§ **Exercise instructions**
Beginning with the first line of the data below, extract each line up to and including the one containing "VENT_DROP = 30.7". Copy them exactly and add nothing.

———

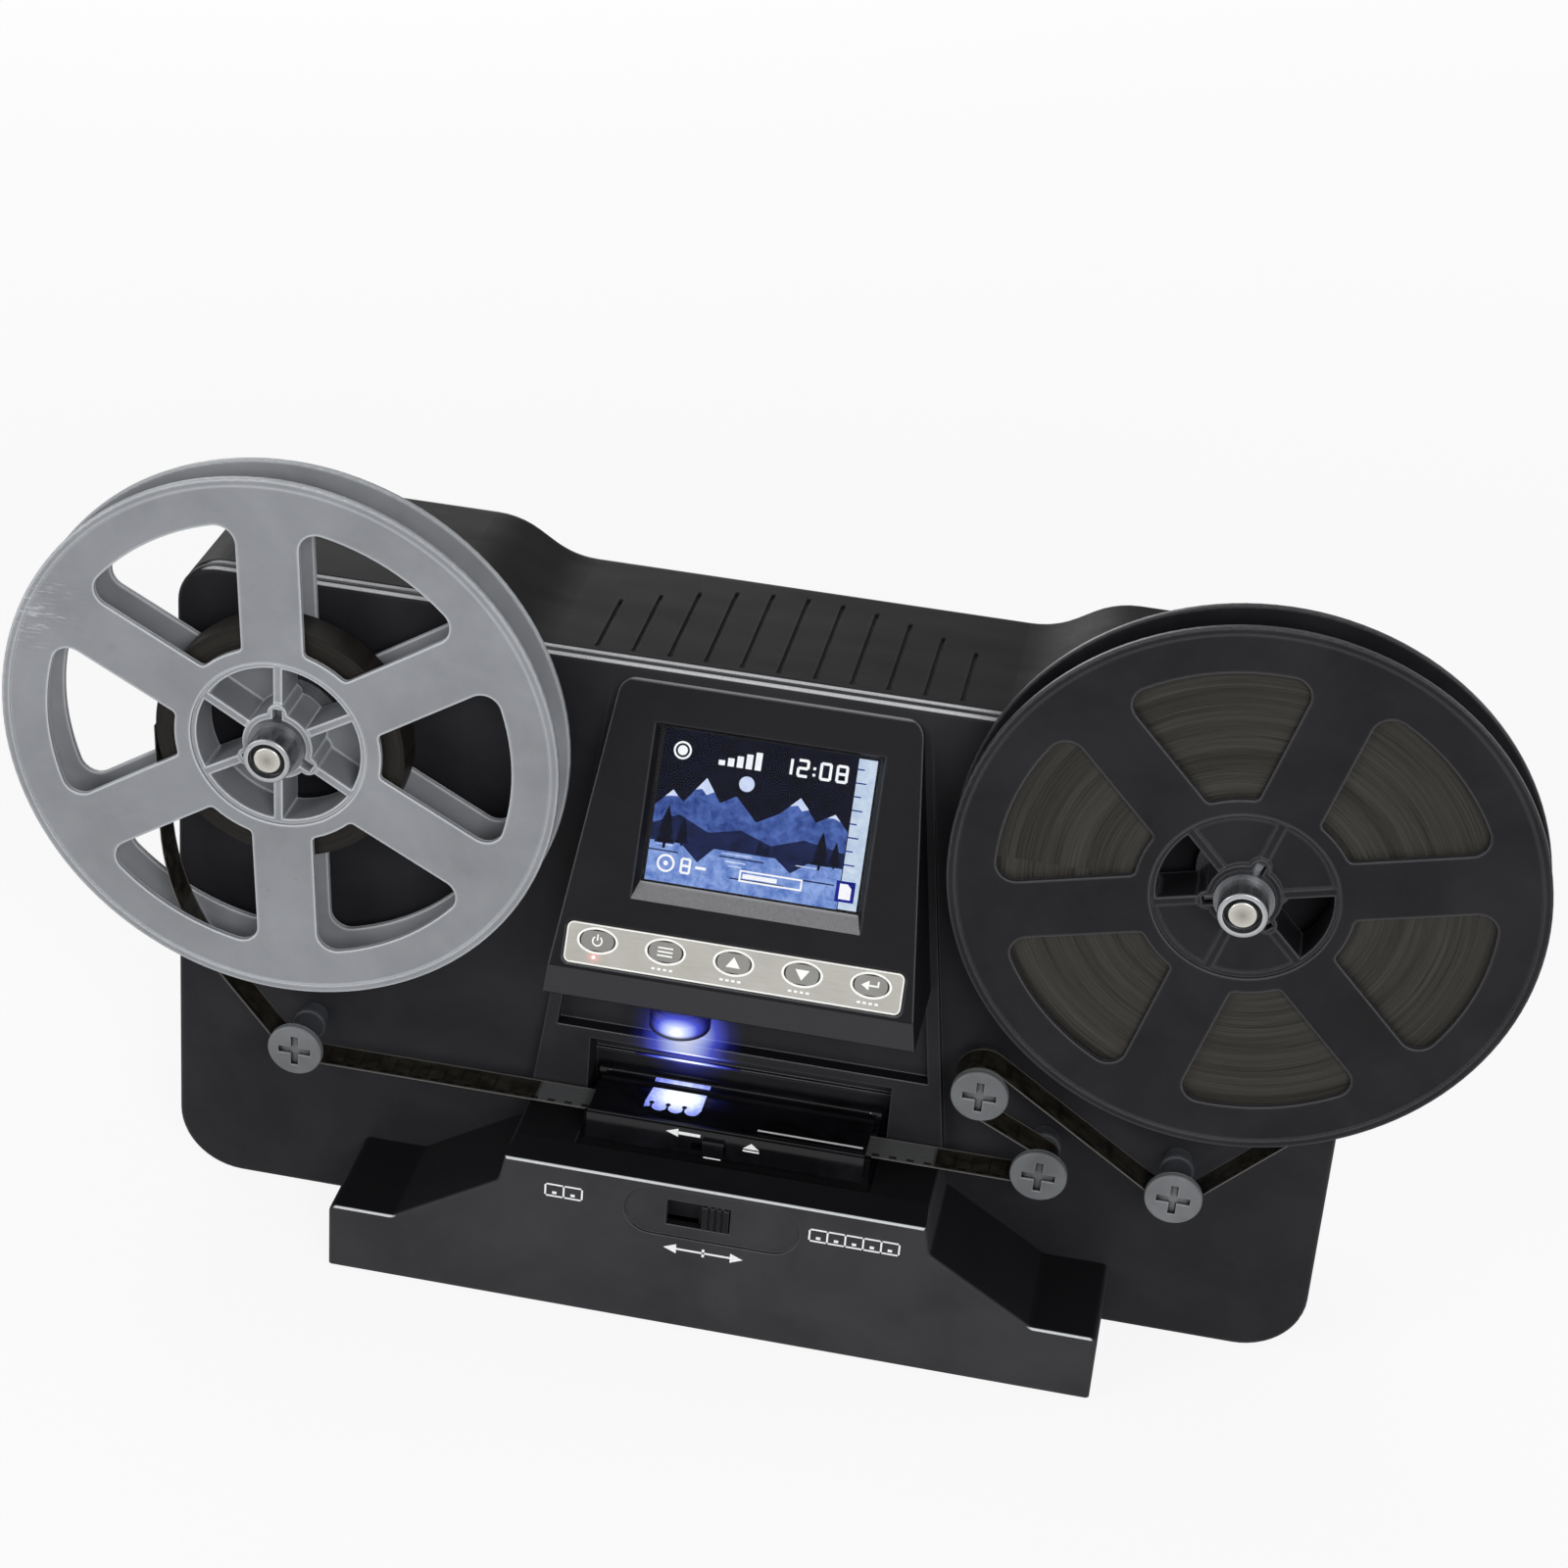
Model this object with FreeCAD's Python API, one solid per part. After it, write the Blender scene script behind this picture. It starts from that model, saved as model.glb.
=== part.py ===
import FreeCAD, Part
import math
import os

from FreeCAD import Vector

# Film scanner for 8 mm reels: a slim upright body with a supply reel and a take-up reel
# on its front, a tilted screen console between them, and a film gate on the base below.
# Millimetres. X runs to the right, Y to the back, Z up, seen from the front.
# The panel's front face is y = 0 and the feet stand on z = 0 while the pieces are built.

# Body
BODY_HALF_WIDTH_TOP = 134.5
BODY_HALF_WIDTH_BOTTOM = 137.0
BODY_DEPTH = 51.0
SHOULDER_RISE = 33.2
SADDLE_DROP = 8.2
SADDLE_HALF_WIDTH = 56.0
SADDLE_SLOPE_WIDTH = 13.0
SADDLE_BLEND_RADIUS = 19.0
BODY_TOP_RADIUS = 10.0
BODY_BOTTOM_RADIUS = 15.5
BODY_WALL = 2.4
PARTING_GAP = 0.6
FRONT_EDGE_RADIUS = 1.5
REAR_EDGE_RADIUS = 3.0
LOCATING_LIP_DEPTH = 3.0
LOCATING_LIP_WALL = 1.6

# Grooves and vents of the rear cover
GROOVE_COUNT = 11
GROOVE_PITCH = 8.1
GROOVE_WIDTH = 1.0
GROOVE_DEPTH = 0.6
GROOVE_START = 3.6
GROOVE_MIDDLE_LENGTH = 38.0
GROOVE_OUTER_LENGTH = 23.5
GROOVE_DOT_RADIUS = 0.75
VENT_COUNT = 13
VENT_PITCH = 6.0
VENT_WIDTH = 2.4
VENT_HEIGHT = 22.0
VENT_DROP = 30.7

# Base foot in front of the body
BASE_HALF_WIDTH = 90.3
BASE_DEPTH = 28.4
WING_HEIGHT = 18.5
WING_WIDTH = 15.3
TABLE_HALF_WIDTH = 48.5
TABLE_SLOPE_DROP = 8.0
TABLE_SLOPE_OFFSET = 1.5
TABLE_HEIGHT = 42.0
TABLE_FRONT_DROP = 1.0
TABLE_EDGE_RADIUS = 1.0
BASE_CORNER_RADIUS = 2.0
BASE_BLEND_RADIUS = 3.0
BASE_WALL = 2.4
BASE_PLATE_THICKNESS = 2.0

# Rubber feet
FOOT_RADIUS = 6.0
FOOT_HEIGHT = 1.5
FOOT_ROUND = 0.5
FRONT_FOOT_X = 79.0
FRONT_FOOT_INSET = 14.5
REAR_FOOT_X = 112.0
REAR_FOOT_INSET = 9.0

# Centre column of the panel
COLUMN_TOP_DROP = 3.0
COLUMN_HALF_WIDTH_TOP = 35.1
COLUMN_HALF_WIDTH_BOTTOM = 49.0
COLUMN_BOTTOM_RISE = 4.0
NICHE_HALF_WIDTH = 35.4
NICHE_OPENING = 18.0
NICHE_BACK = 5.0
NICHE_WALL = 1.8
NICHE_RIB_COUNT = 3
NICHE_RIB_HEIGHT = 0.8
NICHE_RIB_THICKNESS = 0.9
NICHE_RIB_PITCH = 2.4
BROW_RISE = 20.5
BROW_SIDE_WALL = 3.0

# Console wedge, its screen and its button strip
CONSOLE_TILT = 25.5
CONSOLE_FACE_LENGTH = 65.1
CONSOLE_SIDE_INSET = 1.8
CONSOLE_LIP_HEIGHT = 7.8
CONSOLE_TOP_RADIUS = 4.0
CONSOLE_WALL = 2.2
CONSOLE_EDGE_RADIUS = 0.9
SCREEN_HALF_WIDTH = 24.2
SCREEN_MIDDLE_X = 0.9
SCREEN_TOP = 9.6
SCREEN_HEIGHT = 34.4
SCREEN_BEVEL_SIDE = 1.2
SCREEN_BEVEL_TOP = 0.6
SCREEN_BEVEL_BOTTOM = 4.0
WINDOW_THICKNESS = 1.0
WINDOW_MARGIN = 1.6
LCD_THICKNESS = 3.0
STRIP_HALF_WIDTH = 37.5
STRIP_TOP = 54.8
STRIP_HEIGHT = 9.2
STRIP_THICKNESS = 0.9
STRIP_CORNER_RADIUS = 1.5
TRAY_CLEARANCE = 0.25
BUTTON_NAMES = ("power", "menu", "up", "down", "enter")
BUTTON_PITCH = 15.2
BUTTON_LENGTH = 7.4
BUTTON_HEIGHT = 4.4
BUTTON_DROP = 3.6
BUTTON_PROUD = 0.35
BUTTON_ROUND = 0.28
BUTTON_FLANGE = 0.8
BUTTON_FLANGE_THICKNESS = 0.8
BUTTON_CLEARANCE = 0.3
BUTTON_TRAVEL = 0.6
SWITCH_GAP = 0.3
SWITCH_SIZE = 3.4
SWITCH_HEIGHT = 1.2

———

§ **Solution to the exercise**
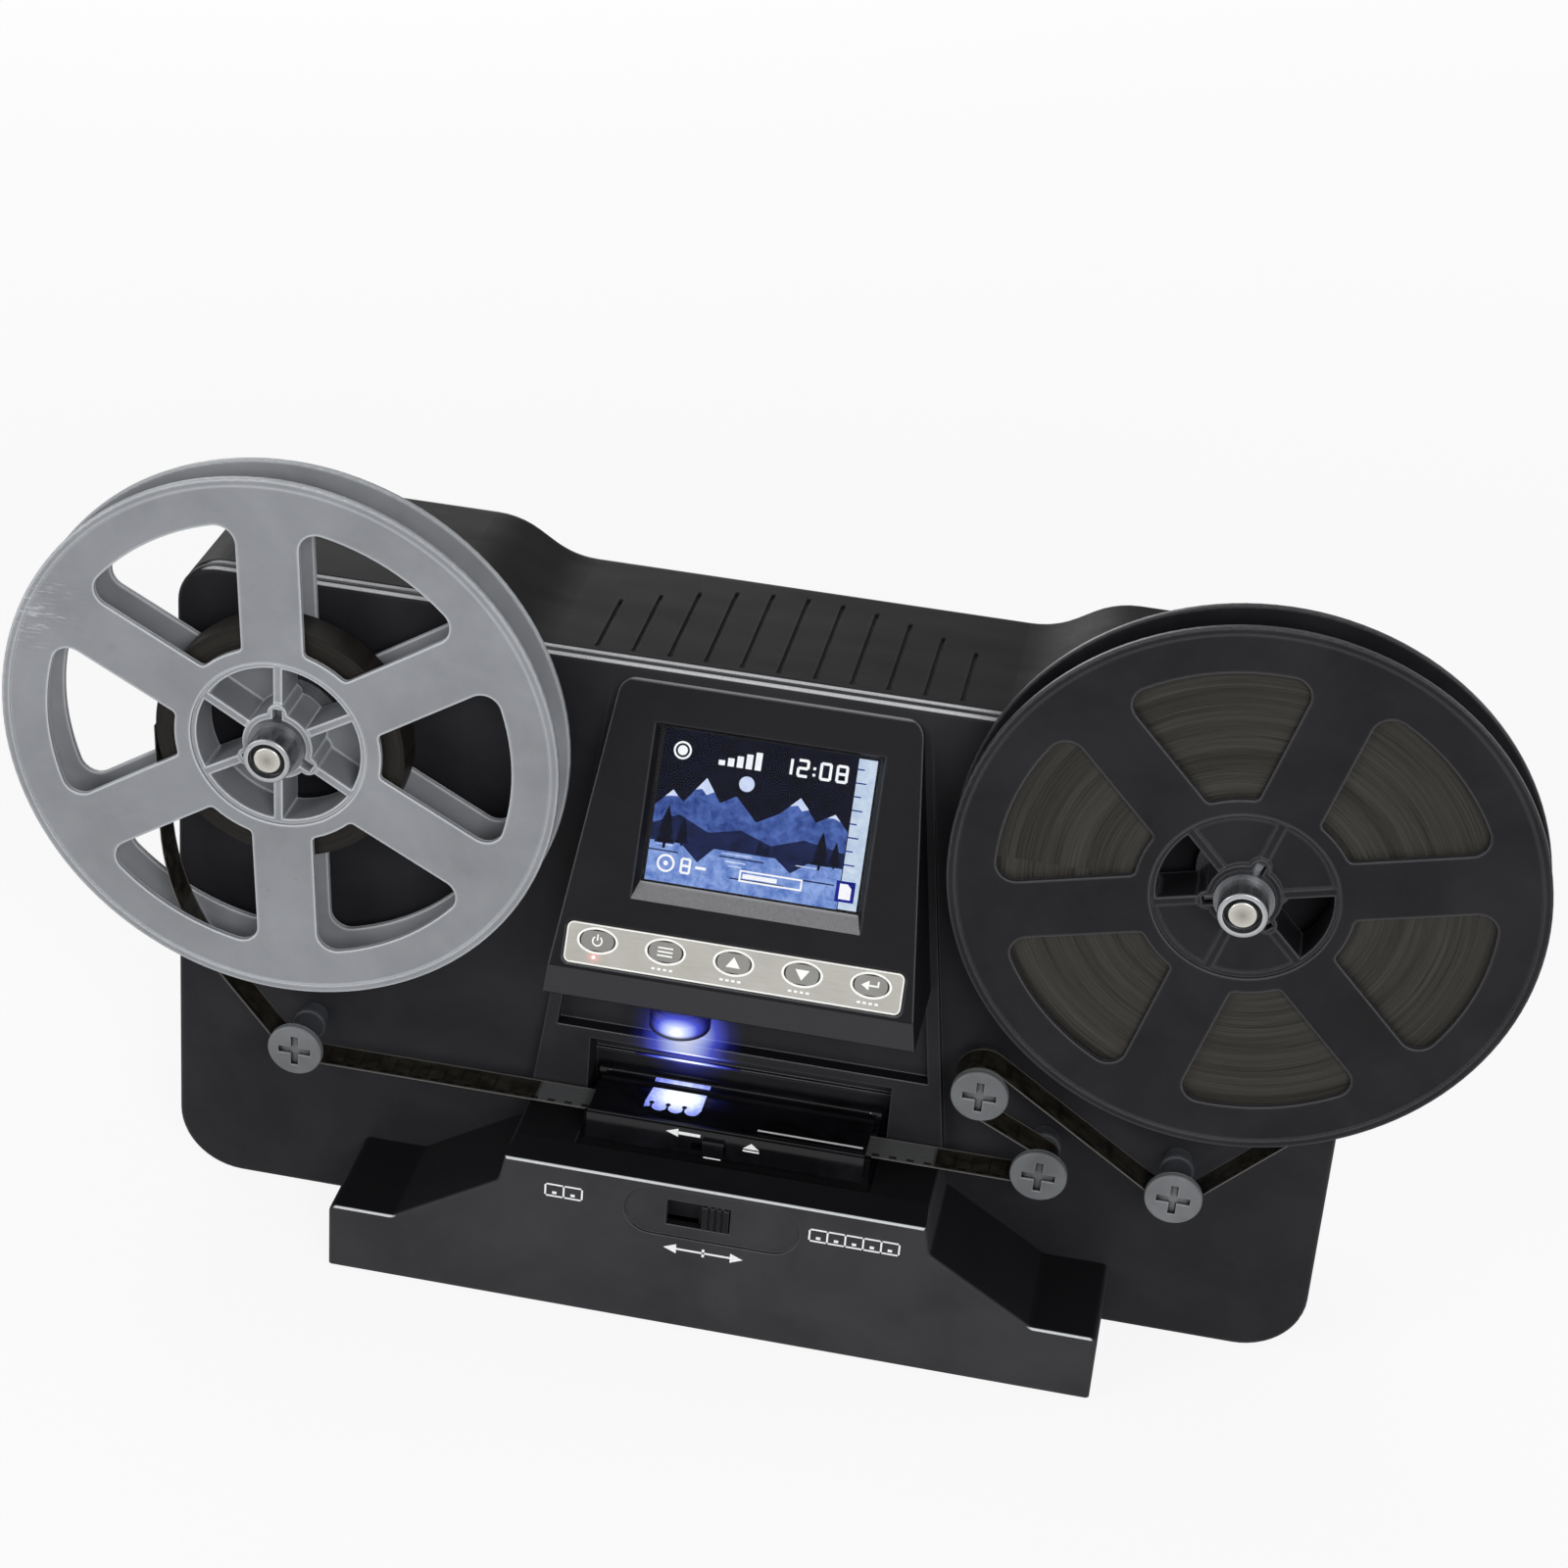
Model this object with FreeCAD's Python API, one solid per part. After it, write the Blender scene script behind this picture. It starts from that model, saved as model.glb.
=== part.py ===
import FreeCAD, Part
import math
import os

from FreeCAD import Vector

# Film scanner for 8 mm reels: a slim upright body with a supply reel and a take-up reel
# on its front, a tilted screen console between them, and a film gate on the base below.
# Millimetres. X runs to the right, Y to the back, Z up, seen from the front.
# The panel's front face is y = 0 and the feet stand on z = 0 while the pieces are built.

# Body
BODY_HALF_WIDTH_TOP = 134.5
BODY_HALF_WIDTH_BOTTOM = 137.0
BODY_DEPTH = 51.0
SHOULDER_RISE = 33.2
SADDLE_DROP = 8.2
SADDLE_HALF_WIDTH = 56.0
SADDLE_SLOPE_WIDTH = 13.0
SADDLE_BLEND_RADIUS = 19.0
BODY_TOP_RADIUS = 10.0
BODY_BOTTOM_RADIUS = 15.5
BODY_WALL = 2.4
PARTING_GAP = 0.6
FRONT_EDGE_RADIUS = 1.5
REAR_EDGE_RADIUS = 3.0
LOCATING_LIP_DEPTH = 3.0
LOCATING_LIP_WALL = 1.6

# Grooves and vents of the rear cover
GROOVE_COUNT = 11
GROOVE_PITCH = 8.1
GROOVE_WIDTH = 1.0
GROOVE_DEPTH = 0.6
GROOVE_START = 3.6
GROOVE_MIDDLE_LENGTH = 38.0
GROOVE_OUTER_LENGTH = 23.5
GROOVE_DOT_RADIUS = 0.75
VENT_COUNT = 13
VENT_PITCH = 6.0
VENT_WIDTH = 2.4
VENT_HEIGHT = 22.0
VENT_DROP = 30.7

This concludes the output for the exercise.